## Written task:
Answer with one number: the count of lines in this material that hold the word "from".
-- Begin Material --
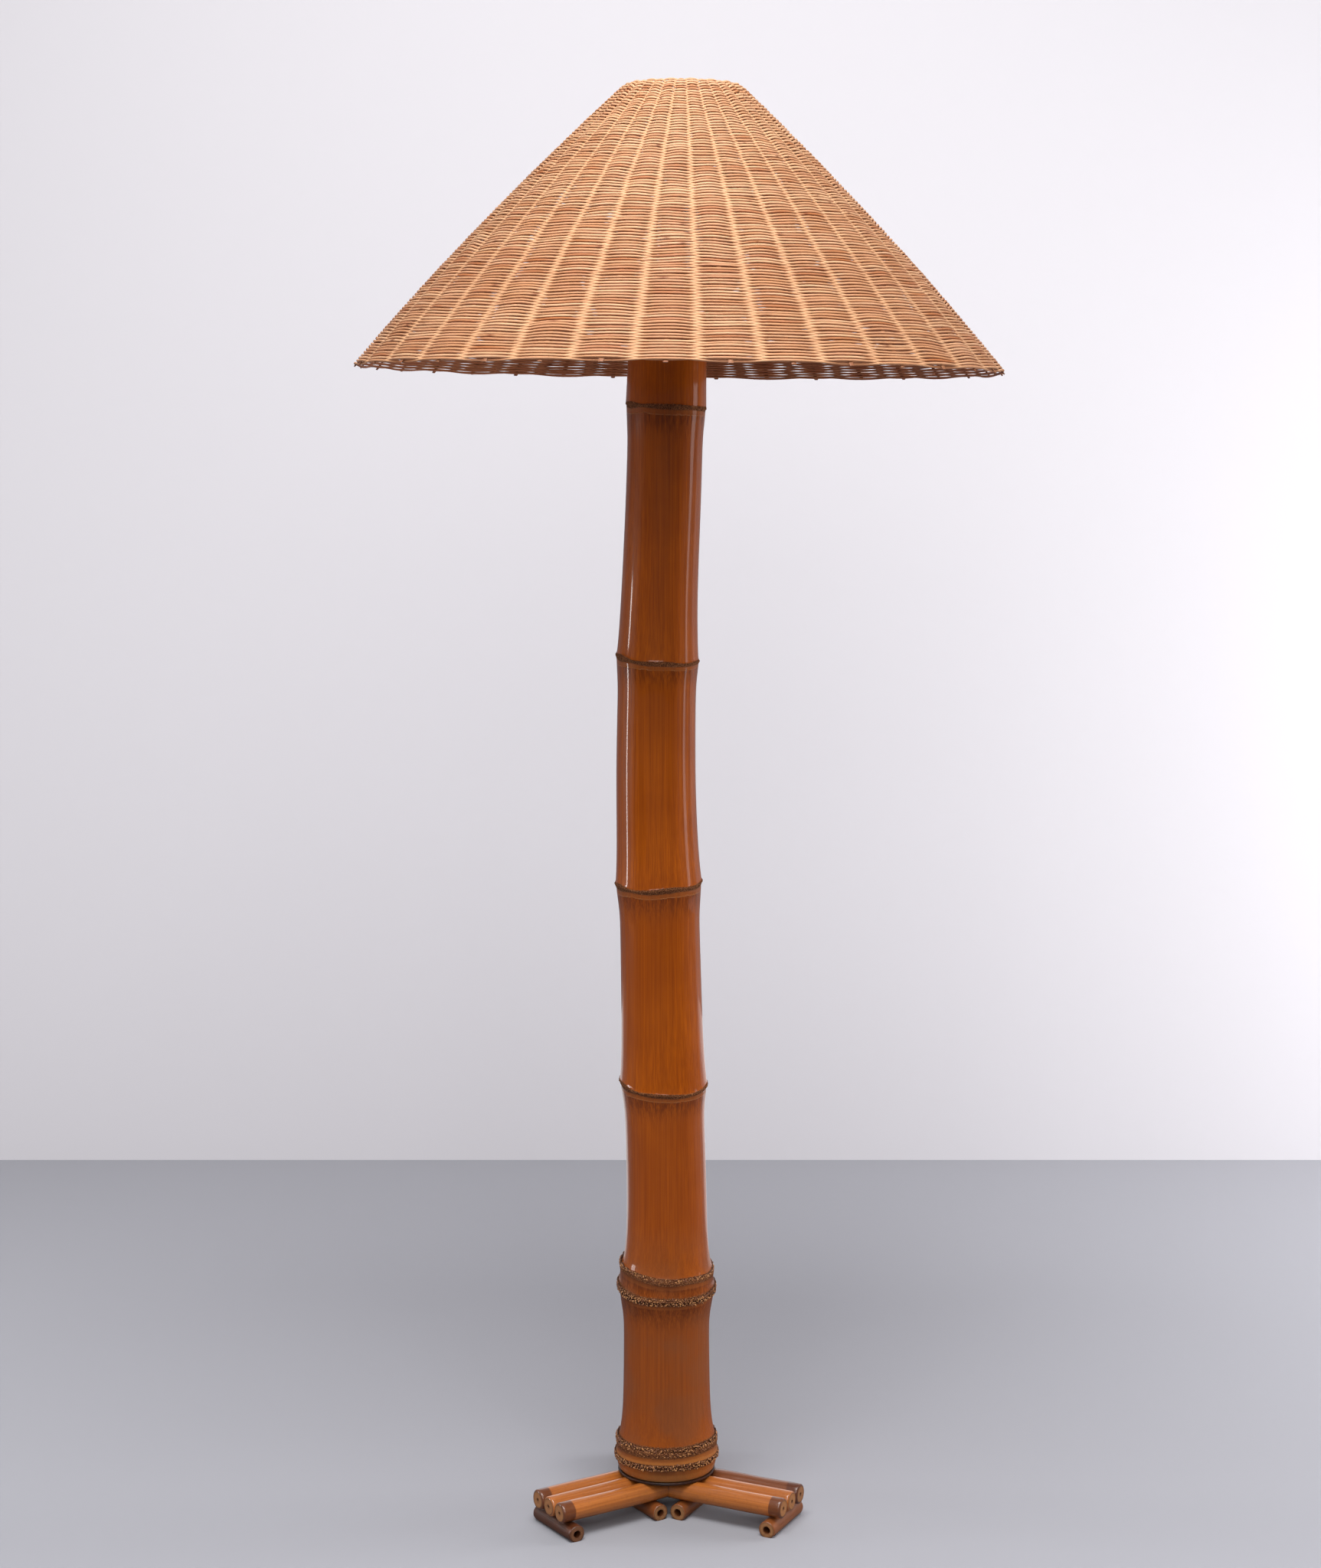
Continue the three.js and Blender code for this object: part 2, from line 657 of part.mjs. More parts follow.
// U-shaped strap: a flat base and two tongues turned up, which narrow to enter the ferrules.
function harpSaddle() {
  const outer = tongueReach + tongueThickness / 2;
  const inner = tongueReach - tongueThickness / 2;
  const tip = tongueShoulder + tongueTip;
  const outline = new THREE.Shape();
  outline.moveTo(-outer + saddleBend, 0);
  outline.lineTo(outer - saddleBend, 0);
  outline.quadraticCurveTo(outer, 0, outer, saddleBend);
  outline.lineTo(outer, tip);
  outline.lineTo(inner, tip);
  outline.lineTo(inner, saddleThickness);
  outline.lineTo(-inner, saddleThickness);
  outline.lineTo(-inner, tip);
  outline.lineTo(-outer, tip);
  outline.lineTo(-outer, saddleBend);
  outline.quadraticCurveTo(-outer, 0, -outer + saddleBend, 0);
  const options = { depth: saddleWidth, bevelEnabled: false, curveSegments: 4 };
  const strap = new THREE.ExtrudeGeometry(outline, options);
  strap.rotateX(Math.PI / 2).translate(0, saddleWidth / 2, 0);
  const side = (saddleWidth - tongueNarrow) / 2;
  const trims = [-1, 1].map((hand) => {
    const trim = new THREE.BoxGeometry(2 * outer + cutOverrun, side + cutOverrun, tongueTip + cutOverrun);
    const away = tongueNarrow / 2 + (side + cutOverrun) / 2;
    return trim.translate(0, hand * away, tongueShoulder + (tongueTip + cutOverrun) / 2);
  });
  const hole = bar(tubeRadius + seatGap, saddleThickness + 2 * cutOverrun, smallSides);
  return cut(strap, ...trims, hole.translate(0, 0, -cutOverrun)).translate(0, 0, saddleFoot);
}

// Wire bow from tongue to tongue, with a boss and a threaded stud on top.
function harp() {
  const bowTop = shoulderHeight - bossHeight / 2;
  const rise = bowTop - wireFoot;
  const side = [[tongueReach, wireFoot], [tongueReach, wireFoot + harpStraight / 2],
    [tongueReach, wireFoot + harpStraight]];
  harpRiseShares.forEach((share, i) => {
    const widening = i === 0
      ? THREE.MathUtils.lerp(tongueReach, harpBow, harpWidthShares[0])
      : harpBow * harpWidthShares[i];
    side.push([widening, wireFoot + harpStraight + share * (rise - harpStraight)]);
  });
  const right = side.map(([x, z]) => new THREE.Vector3(x, 0, z));
  const left = side.map(([x, z]) => new THREE.Vector3(-x, 0, z)).reverse();
  const curve = new THREE.CatmullRomCurve3([...right, ...left], false, 'centripetal');
  const bow = wire(curve, harpWire, 30, wireSides);
  const foot = shoulderHeight - bossHeight;
  const boss = revolve(
    [[0, foot], [bossRadius, foot], [bossRadius, shoulderHeight], [studRadius, shoulderHeight],
      [studRadius, shoulderHeight + studLength], [0, shoulderHeight + studLength]],
    smallSides,
  );
  return join(bow, boss);
}

function ferrule() {
  const inner = harpWire + turnGap;
  return sleeve(inner, inner + ferruleWall, ferruleLength, smallSides);
}

function lampholderCap() {
  const hole = tubeRadius + seatGap;
  const lip = capRadius - capWall;
  const [waist, waistHeight] = [capWaistShares[0] * capRadius, capWaistShares[1] * capStep];
  return revolve(
    [[hole, 0], [capHub, 0], [capHub, capHubHeight], [waist, waistHeight], [capRadius, capStep],
      [capRadius, capHeight], [lip, capHeight], [lip, capStep], [waist - capWall, capStep],
      [capHub, capHubHeight + 2 * capWall], [hole, capHubHeight + 2 * capWall], [hole, 0]],
    lampSides,
  );
}

// The hole that the switch key's shaft passes through, in a piece that stands at a height.
function keyHole(foot) {
  const hole = bar(keyShaft + turnGap, capRadius + coreRadius - keyDepth, smallSides);
  return hole.rotateX(Math.PI / 2).translate(0, keyDepth - coreRadius + seatGap, keyAxis - foot);
}

const keyAxis = coreFoot + coreHeight / 2;
const shellFoot = capFoot + capHeight - shellOverlap;

function lampholderShell() {
  const outer = shellInner + shellWall;
  const bead = shellHeight - beadHeight;
  const shell = revolve(
    [[shellInner, 0], [outer, 0], [outer, bead], [outer + shellWall, bead + beadHeight / 2],
      [outer, shellHeight], [shellInner, shellHeight], [shellInner, 0]],
    lampSides,
  );
  return cut(shell, keyHole(shellFoot));
}

function lampholderLiner() {
  const outer = shellInner - seatGap;
  const liner = sleeve(outer - linerWall, outer, shellHeight - beadHeight, lampSides);
  return cut(liner, keyHole(shellFoot));
}

// Places of the two terminal screws, on the left and right of the core.
function terminal(hand) {
  const face = coreRadius - terminalInset - seatGap;
  const screw = revolve(
    [[0, 0], [terminalHead, 0], [terminalHead, terminalHeadHeight],
      [terminalRadius, terminalHeadHeight], [terminalRadius, terminalLength], [0, terminalLength]],
    smallSides,
  );
  return screw.rotateY((-hand * Math.PI) / 2).translate(hand * face, 0, 0);
}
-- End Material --
## Complete response:
2